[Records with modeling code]
--- BEGIN ---

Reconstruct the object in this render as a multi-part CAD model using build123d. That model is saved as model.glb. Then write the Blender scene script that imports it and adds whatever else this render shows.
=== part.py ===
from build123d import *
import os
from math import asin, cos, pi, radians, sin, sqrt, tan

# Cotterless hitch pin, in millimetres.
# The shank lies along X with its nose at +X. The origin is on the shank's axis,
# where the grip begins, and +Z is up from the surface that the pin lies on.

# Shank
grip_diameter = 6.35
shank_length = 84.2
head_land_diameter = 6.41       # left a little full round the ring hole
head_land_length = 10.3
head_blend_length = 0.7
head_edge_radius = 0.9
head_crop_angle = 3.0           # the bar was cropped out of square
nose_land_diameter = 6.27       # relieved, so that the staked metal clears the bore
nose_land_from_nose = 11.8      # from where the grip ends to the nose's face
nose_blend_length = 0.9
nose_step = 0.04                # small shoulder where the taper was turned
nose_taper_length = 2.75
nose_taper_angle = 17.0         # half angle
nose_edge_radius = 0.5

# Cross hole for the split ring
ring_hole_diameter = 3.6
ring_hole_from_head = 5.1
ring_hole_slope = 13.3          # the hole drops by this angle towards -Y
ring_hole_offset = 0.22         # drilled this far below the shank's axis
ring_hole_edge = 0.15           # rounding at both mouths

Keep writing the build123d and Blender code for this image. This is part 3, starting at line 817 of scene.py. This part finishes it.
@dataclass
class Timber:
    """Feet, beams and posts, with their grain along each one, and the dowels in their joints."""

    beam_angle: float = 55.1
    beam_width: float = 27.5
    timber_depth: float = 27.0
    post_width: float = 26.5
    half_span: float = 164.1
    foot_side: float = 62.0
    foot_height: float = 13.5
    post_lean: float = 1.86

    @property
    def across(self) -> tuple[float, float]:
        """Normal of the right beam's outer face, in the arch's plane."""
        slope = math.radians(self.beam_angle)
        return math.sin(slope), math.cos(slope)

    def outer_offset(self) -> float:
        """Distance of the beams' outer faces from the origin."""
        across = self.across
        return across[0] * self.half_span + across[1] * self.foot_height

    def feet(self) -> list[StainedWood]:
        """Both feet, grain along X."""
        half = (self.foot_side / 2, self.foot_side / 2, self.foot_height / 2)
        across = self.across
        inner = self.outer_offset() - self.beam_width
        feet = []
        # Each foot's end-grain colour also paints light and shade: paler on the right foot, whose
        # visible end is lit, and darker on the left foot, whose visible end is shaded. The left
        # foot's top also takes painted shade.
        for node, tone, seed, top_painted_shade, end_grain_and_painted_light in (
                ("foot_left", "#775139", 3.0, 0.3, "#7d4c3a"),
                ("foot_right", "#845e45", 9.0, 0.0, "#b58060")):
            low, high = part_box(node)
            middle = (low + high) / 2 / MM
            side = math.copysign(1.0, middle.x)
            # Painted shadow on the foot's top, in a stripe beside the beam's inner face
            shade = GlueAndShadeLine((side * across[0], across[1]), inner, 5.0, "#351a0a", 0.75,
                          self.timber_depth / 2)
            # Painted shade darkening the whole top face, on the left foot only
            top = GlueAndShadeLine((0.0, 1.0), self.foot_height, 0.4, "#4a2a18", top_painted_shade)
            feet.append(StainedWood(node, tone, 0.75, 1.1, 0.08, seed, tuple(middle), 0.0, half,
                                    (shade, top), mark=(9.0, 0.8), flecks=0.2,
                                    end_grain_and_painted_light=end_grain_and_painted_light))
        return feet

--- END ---

_EXERCISE DIRECTIONS:_
Return all of the data word for word.

_SOLUTION TO THE PROBLEM:_
Reconstruct the object in this render as a multi-part CAD model using build123d. That model is saved as model.glb. Then write the Blender scene script that imports it and adds whatever else this render shows.
=== part.py ===
from build123d import *
import os
from math import asin, cos, pi, radians, sin, sqrt, tan

# Cotterless hitch pin, in millimetres.
# The shank lies along X with its nose at +X. The origin is on the shank's axis,
# where the grip begins, and +Z is up from the surface that the pin lies on.

# Shank
grip_diameter = 6.35
shank_length = 84.2
head_land_diameter = 6.41       # left a little full round the ring hole
head_land_length = 10.3
head_blend_length = 0.7
head_edge_radius = 0.9
head_crop_angle = 3.0           # the bar was cropped out of square
nose_land_diameter = 6.27       # relieved, so that the staked metal clears the bore
nose_land_from_nose = 11.8      # from where the grip ends to the nose's face
nose_blend_length = 0.9
nose_step = 0.04                # small shoulder where the taper was turned
nose_taper_length = 2.75
nose_taper_angle = 17.0         # half angle
nose_edge_radius = 0.5

# Cross hole for the split ring
ring_hole_diameter = 3.6
ring_hole_from_head = 5.1
ring_hole_slope = 13.3          # the hole drops by this angle towards -Y
ring_hole_offset = 0.22         # drilled this far below the shank's axis
ring_hole_edge = 0.15           # rounding at both mouths

Keep writing the build123d and Blender code for this image. This is part 3, starting at line 817 of scene.py. This part finishes it.
@dataclass
class Timber:
    """Feet, beams and posts, with their grain along each one, and the dowels in their joints."""

    beam_angle: float = 55.1
    beam_width: float = 27.5
    timber_depth: float = 27.0
    post_width: float = 26.5
    half_span: float = 164.1
    foot_side: float = 62.0
    foot_height: float = 13.5
    post_lean: float = 1.86

    @property
    def across(self) -> tuple[float, float]:
        """Normal of the right beam's outer face, in the arch's plane."""
        slope = math.radians(self.beam_angle)
        return math.sin(slope), math.cos(slope)

    def outer_offset(self) -> float:
        """Distance of the beams' outer faces from the origin."""
        across = self.across
        return across[0] * self.half_span + across[1] * self.foot_height

    def feet(self) -> list[StainedWood]:
        """Both feet, grain along X."""
        half = (self.foot_side / 2, self.foot_side / 2, self.foot_height / 2)
        across = self.across
        inner = self.outer_offset() - self.beam_width
        feet = []
        # Each foot's end-grain colour also paints light and shade: paler on the right foot, whose
        # visible end is lit, and darker on the left foot, whose visible end is shaded. The left
        # foot's top also takes painted shade.
        for node, tone, seed, top_painted_shade, end_grain_and_painted_light in (
                ("foot_left", "#775139", 3.0, 0.3, "#7d4c3a"),
                ("foot_right", "#845e45", 9.0, 0.0, "#b58060")):
            low, high = part_box(node)
            middle = (low + high) / 2 / MM
            side = math.copysign(1.0, middle.x)
            # Painted shadow on the foot's top, in a stripe beside the beam's inner face
            shade = GlueAndShadeLine((side * across[0], across[1]), inner, 5.0, "#351a0a", 0.75,
                          self.timber_depth / 2)
            # Painted shade darkening the whole top face, on the left foot only
            top = GlueAndShadeLine((0.0, 1.0), self.foot_height, 0.4, "#4a2a18", top_painted_shade)
            feet.append(StainedWood(node, tone, 0.75, 1.1, 0.08, seed, tuple(middle), 0.0, half,
                                    (shade, top), mark=(9.0, 0.8), flecks=0.2,
                                    end_grain_and_painted_light=end_grain_and_painted_light))
        return feet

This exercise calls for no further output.